Recently, I'm getting chances experiencing new things. And some of them are giving me sort of influences; making me feeling like doing something new. I really don't like being forced to change my style. I don't wanna overreach myself, being myself is my style. Even though I'm slow than other people sometimes, it's okay. As long as I don't care about it; like when I didn't care about fashion when everyone around me was so interested in fashion in my late teens :D The little changes are happening naturally now. I LOVE IT.

Anyway, I want to get things on my wish list. Hope that it will come soon...maybe not??? But I WANT TO.

October 1, 2009

Ohitorisama Debut


"Ohitorisama" means oneself. If you go to restaurant or somewhere, a waiter asks how many people it is, so if you are alone, the person will say "Ohitorisama desuka?" The word was in fashion a few years ago. Since being "Ohitorisama" is becoming common. Before, it had a little negative impression, but now it's not like that...maybe.

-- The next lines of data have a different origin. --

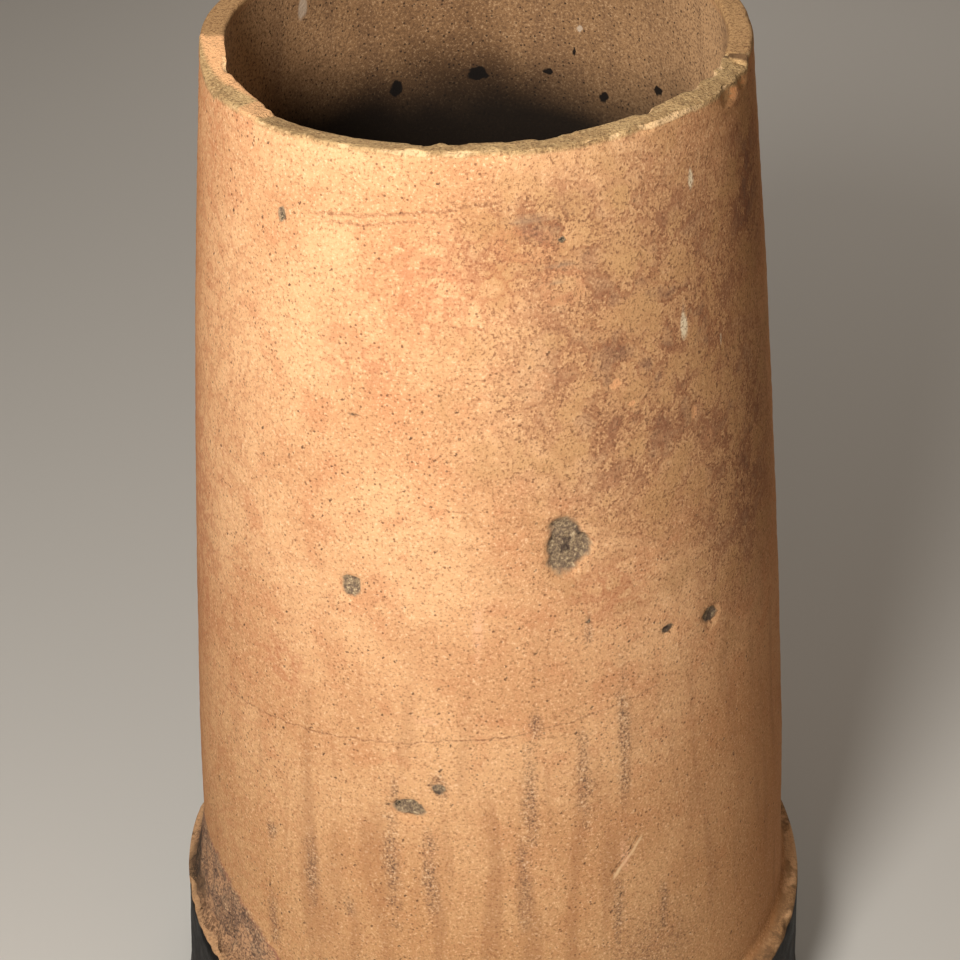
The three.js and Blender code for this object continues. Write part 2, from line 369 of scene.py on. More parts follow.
# %% How far a place lies from a mark
def reach_group():
    group = bpy.data.node_groups.new("reach_of_mark", "GeometryNodeTree")
    names = ("Turn", "Height", "Middle turn", "Middle height", "Per turn", "Per height")
    for name in names:
        group.interface.new_socket(name, in_out="INPUT", socket_type="NodeSocketFloat")
    group.interface.new_socket("Reach", in_out="OUTPUT", socket_type="NodeSocketFloat")
    given = [Field(group, socket) for socket in group.nodes.new("NodeGroupInput").outputs]
    turn, height, middle_turn, middle_height, per_turn, per_height = given[:6]
    along = calc("WRAP", turn - middle_turn, 180, -180) * per_turn
    rise = (height - middle_height) * per_height
    plug(group.nodes.new("NodeGroupOutput").inputs[0], calc("SQRT", along * along + rise * rise))
    return group


REACH = reach_group()


def reach(turn, z, mark):
    angle, up, width, height = mark[:4]
    per_turn = math.radians(2) * body_radius(max(up * MM, 0)) / (width * MM)
    inputs = {"Turn": turn, "Middle turn": front_turn(angle), "Per turn": per_turn,
              "Height": z, "Middle height": FLANGE_H + up * MM, "Per height": 2 / (height * MM)}
    return result(node(turn.tree, "GeometryNodeGroup", inputs, node_tree=REACH))


def nearest(turn, z, marks):
    total = None
    for mark in marks:
        here = reach(turn, z, mark)
        total = here if total is None else least(total, here)
    return least(total, 3.0)


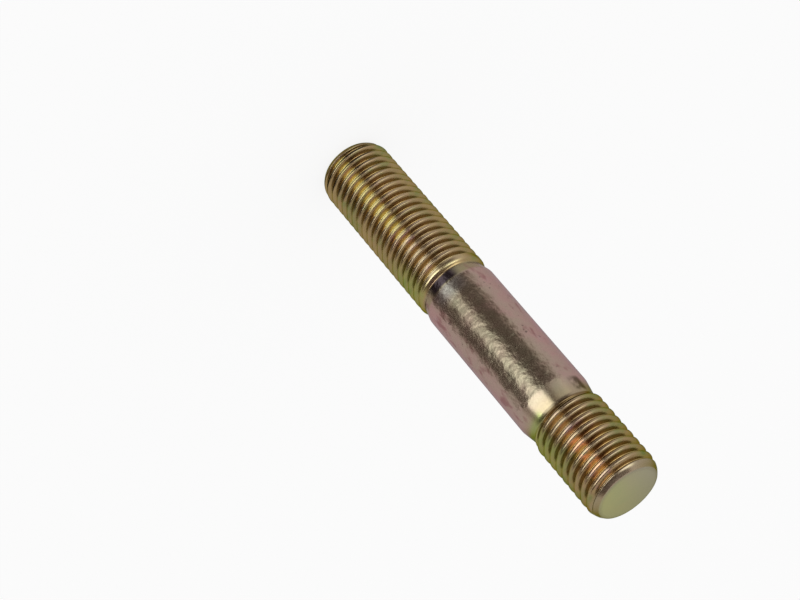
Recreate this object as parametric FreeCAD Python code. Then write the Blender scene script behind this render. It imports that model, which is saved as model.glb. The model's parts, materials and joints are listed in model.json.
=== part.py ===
import FreeCAD, Part
import math
import os
from FreeCAD import Base, Vector

# Double ended stud: one piece of steel with a plain shank and a rolled right-hand thread at each end.
# It stands on its long threaded end: +Z runs up the axis, and z = 0 is the lower end face.
# Lengths are in millimetres and angles in degrees.

# Whole stud
OVERALL_LENGTH = 100.0
SHANK_DIAMETER = 16.0
SHANK_CORNER_RADIUS = 3.0

# Thread, the same at both ends
MAJOR_DIAMETER = 16.0
PITCH = 2.0
CREST_FLAT = 0.25
FLANK_ANGLE = 30.0
PATCHES_PER_TURN = 8

# Lower, long threaded end. The angle turns its thread about the axis.
LONG_THREAD_LENGTH = 40.0
LONG_THREAD_ANGLE = -61.0
LONG_NECK_LENGTH = 1.3
LONG_CONE_LENGTH = 1.7

# Upper, short threaded end
SHORT_THREAD_LENGTH = 20.0
SHORT_THREAD_ANGLE = 126.0
SHORT_NECK_LENGTH = 1.8
SHORT_CONE_LENGTH = 2.8

# Where each thread starts and fades out
END_FACE_DIAMETER = 14.0
CHAMFER_LENGTH = 2.5
CREST_RUNOUT_LENGTH = 1.0
ROOT_RUNOUT_LENGTH = 2.2

ORIGIN = Vector(0, 0, 0)
AXIS = Vector(0, 0, 1)
SEWING_TOLERANCE = 0.0001

# The groove runs to a sharp root between flanks at the flank angle. The blank that the thread is rolled
# from has the pitch diameter, where ridge and groove are equally wide.
major_radius = MAJOR_DIAMETER / 2
flank_run = (PITCH - CREST_FLAT) / 2
flank_slope = 1 / math.tan(math.radians(FLANK_ANGLE))
root_radius = major_radius - flank_run * flank_slope
blank_radius = major_radius - (PITCH / 2 - CREST_FLAT) / 2 * flank_slope
end_face_radius = END_FACE_DIAMETER / 2
shank_radius = SHANK_DIAMETER / 2
patch_angle = 2 * math.pi / PATCHES_PER_TURN
patch_rise = PITCH / PATCHES_PER_TURN


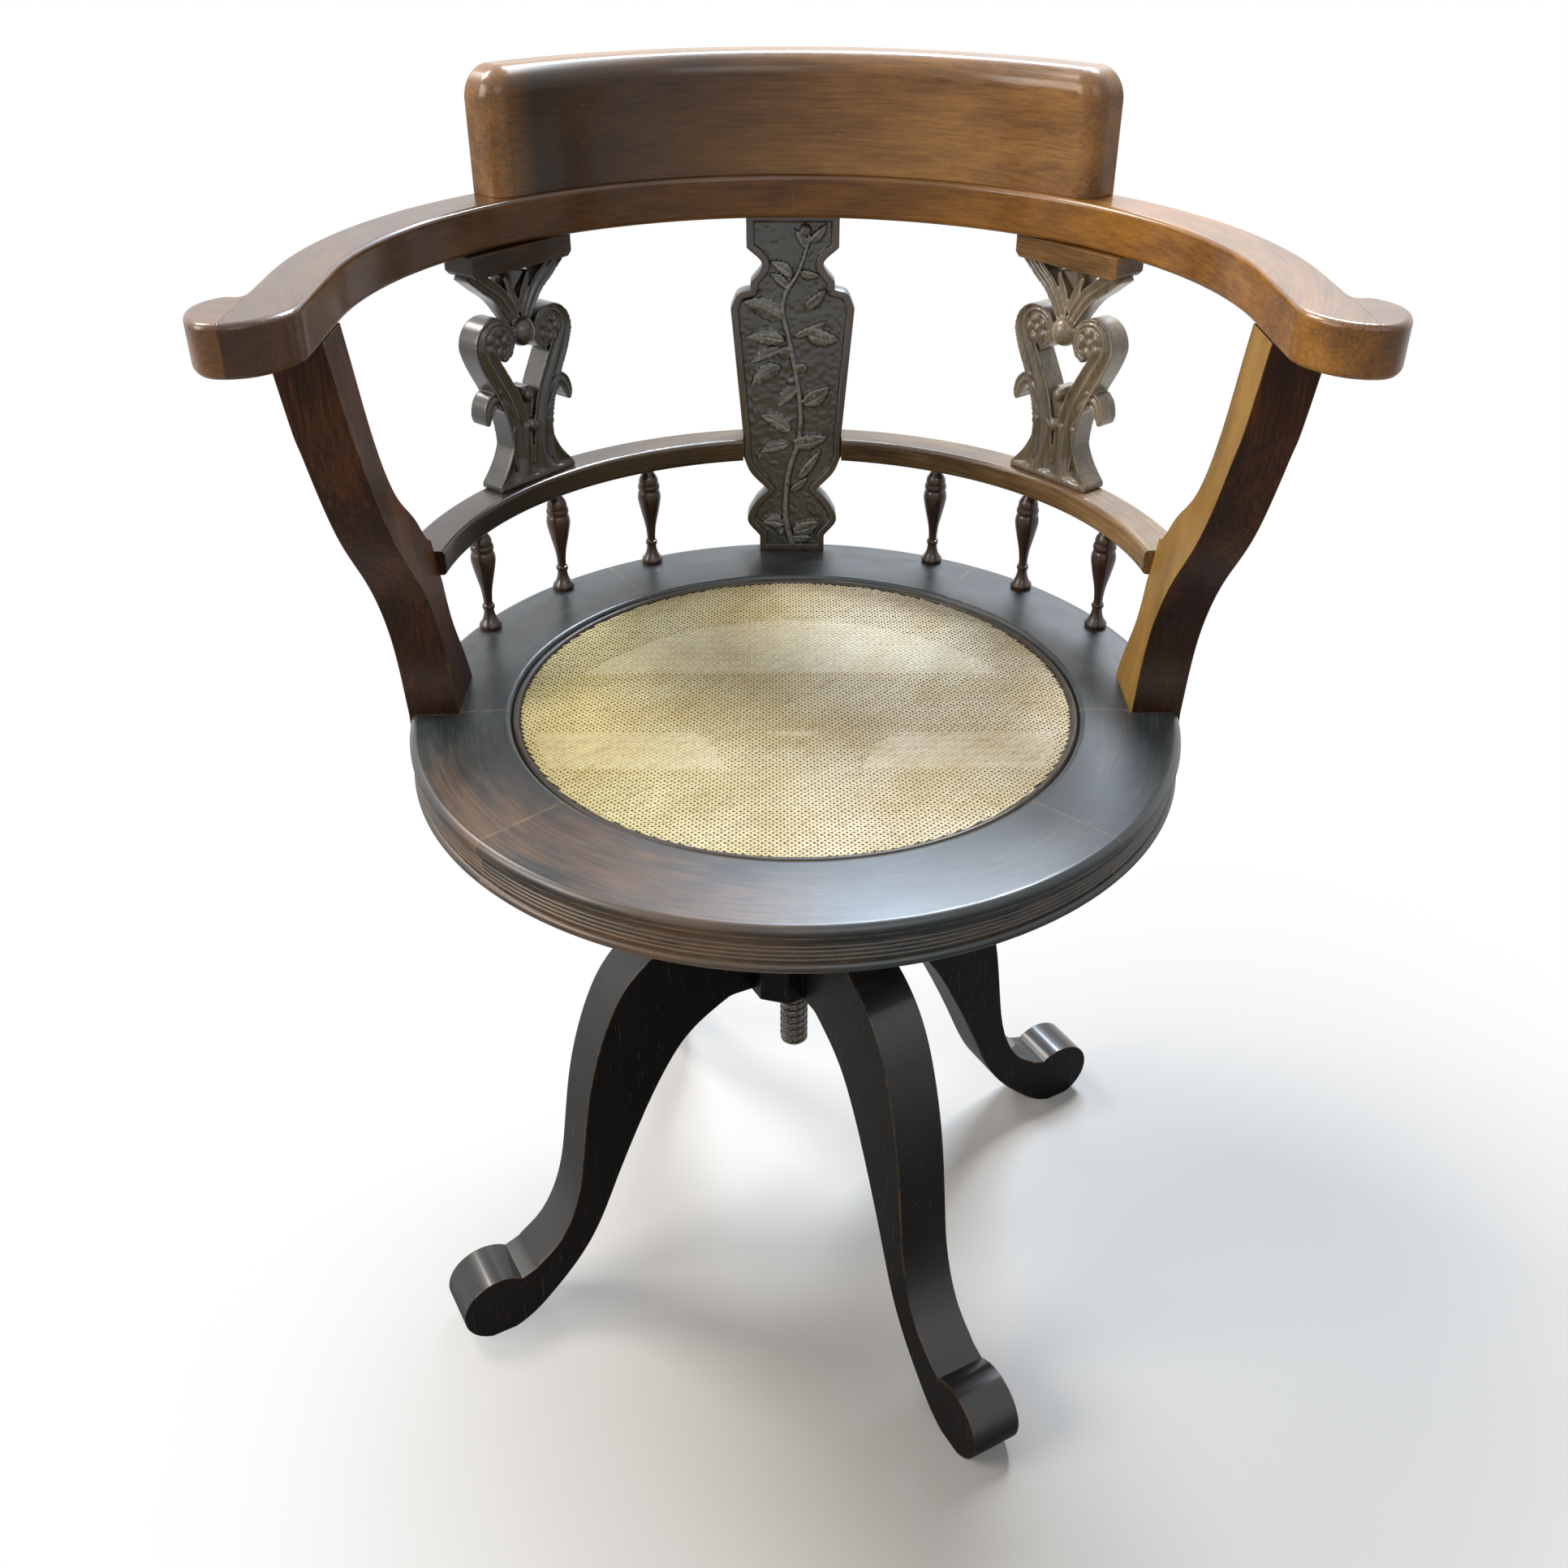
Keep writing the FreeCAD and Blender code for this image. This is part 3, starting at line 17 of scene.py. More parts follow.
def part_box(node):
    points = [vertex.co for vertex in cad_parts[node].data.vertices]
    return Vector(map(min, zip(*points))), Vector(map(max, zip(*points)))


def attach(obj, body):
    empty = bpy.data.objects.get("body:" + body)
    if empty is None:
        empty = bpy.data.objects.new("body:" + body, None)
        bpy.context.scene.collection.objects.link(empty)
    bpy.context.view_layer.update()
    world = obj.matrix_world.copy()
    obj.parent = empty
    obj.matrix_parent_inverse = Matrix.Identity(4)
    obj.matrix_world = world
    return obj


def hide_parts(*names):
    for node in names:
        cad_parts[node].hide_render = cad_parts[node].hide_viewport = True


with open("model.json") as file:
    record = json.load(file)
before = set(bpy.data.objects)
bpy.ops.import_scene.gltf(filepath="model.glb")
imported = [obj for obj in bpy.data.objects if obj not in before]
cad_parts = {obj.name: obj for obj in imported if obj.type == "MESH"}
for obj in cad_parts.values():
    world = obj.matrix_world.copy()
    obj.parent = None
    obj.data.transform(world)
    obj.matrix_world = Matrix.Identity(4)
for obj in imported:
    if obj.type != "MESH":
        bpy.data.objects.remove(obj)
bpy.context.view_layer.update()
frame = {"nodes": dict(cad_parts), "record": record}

I was a person who hasn't been to some places alone. I haven't even been to a cafe alone. But about cafe, that's because going to a cafe is kind an extravagant thing for me, so if I go there, it's always with someone, not alone. I'm a girl who can go to Yoshinoya or Matsuya alone; some girls feel shy to go alone. Even I go to such places alone, I haven't been to karaoke or movie alone. So, today was something new.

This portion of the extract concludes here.